Question

Find the number of real roots of the equation $ \sec \theta +\operatorname{cosec}\theta =\sqrt{15} $ lying between 0 and $ \pi $ .

Answer 1

Hint: To find the number of real roots of the given equation first we will simplify the equation using trigonometric properties. Then we will solve the obtained quadratic equation by using the quadratic formula which is given as $ x=\dfrac{-b\pm \sqrt{{{b}^{2}}-4ac}}{2a} $ . Then compare the values with 0 and $ \pi $ to get the desired answer.

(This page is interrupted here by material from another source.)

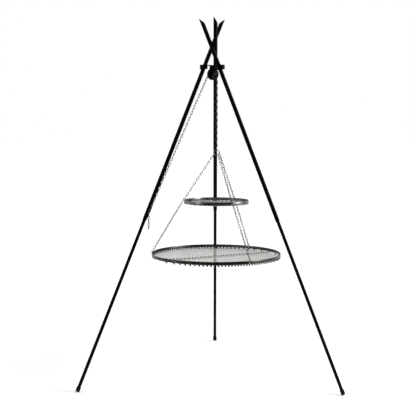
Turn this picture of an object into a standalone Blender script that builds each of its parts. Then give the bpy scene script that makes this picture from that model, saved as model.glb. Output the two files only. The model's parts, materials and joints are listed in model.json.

Complete step by step answer:
We have been given an equation $ \sec \theta +\operatorname{cosec}\theta =\sqrt{15} $ .
We have to find the number of real roots of the equation.
We have $ \sec \theta +\operatorname{cosec}\theta =\sqrt{15} $
We know that $ \sec \theta =\dfrac{1}{\cos \theta } $ and $ \operatorname{cosec}\theta =\dfrac{1}{\sin \theta } $
So, we get $ \dfrac{1}{\cos \theta }+\dfrac{1}{\sin \theta }=\sqrt{15} $
By taking LCM and solving further we get
 $ \begin{align}
  & \Rightarrow \dfrac{\sin \theta +\cos \theta }{\sin \theta \cos \theta }=\sqrt{15} \\
 & \Rightarrow \sin \theta +\cos \theta =\sqrt{15}\sin \theta \cos \theta \\
\end{align} $
Now, squaring both sides we get
 $ \Rightarrow {{\left( \sin \theta +\cos \theta \right)}^{2}}={{\left( \sqrt{15}\sin \theta \cos \theta \right)}^{2}} $
Now, we know that $ {{\left( a+b \right)}^{2}}={{a}^{2}}+{{b}^{2}}+2ab $
So, we get
\[\Rightarrow {{\sin }^{2}}\theta +{{\cos }^{2}}\theta +2\sin \theta \cos \theta ={{\left( \sqrt{15} \right)}^{2}}{{\left( \sin \theta \cos \theta \right)}^{2}}\]
Now, we know that $ {{\sin }^{2}}\theta +{{\cos }^{2}}\theta =1 $
Now, by substituting the value we get
 $ \Rightarrow 1+2\sin \theta \cos \theta =15{{\left( \sin \theta \cos \theta \right)}^{2}} $
Now, we know that $ 2\sin \theta \cos \theta =\sin 2\theta $
Now, by multiplying the whole equation by 4 we get
 $ \Rightarrow 4\times 1+4\times 2\sin \theta \cos \theta =15{{\left( 2\times \sin \theta \cos \theta \right)}^{2}} $
Now, solving further we get
 $ \Rightarrow 4+4\sin 2\theta =15{{\left( \sin 2\theta \right)}^{2}} $
Now rearranging the equation we get
 $ \Rightarrow 15{{\left( \sin 2\theta \right)}^{2}}-4\sin 2\theta -4=0 $ which is a quadratic equation.
Now, solve the above equation by using the quadratic formula $ x=\dfrac{-b\pm \sqrt{{{b}^{2}}-4ac}}{2a} $
Now, putting the values in above formula we get
\[\begin{align}
  & \Rightarrow \sin 2\theta =\dfrac{-\left( -4 \right)\pm \sqrt{{{\left( -4 \right)}^{2}}-4\times 15\times \left( -4 \right)}}{2\times 15} \\
 & \Rightarrow \sin 2\theta =\dfrac{4\pm \sqrt{16+240}}{30} \\
 & \Rightarrow \sin 2\theta =\dfrac{4\pm \sqrt{256}}{30} \\
 & \Rightarrow \sin 2\theta =\dfrac{4\pm 16}{30} \\
\end{align}\]
Or we can write as
\[\Rightarrow \sin 2\theta =\dfrac{4+16}{30}\] and \[\Rightarrow \sin 2\theta =\dfrac{4-16}{30}\]
So, we get
\[\Rightarrow \sin 2\theta =\dfrac{20}{30}\] and \[\Rightarrow \sin 2\theta =\dfrac{-12}{30}\]
\[\Rightarrow \sin 2\theta =\dfrac{2}{3}\] and \[\Rightarrow \sin 2\theta =\dfrac{-2}{5}\]
So, the number of real roots of the equation $ \sec \theta +\operatorname{cosec}\theta =\sqrt{15} $ lying between 0 and $ \pi $ is one because negative value does not come between 0 and $ \pi $ .

Note:
To find the roots it is necessary to convert the given equation into quadratic form $ a{{x}^{2}}+bx+c=0 $ . A quadratic equation is also solved by using the factorization method. Also to solve such types of questions students must have knowledge of trigonometric properties.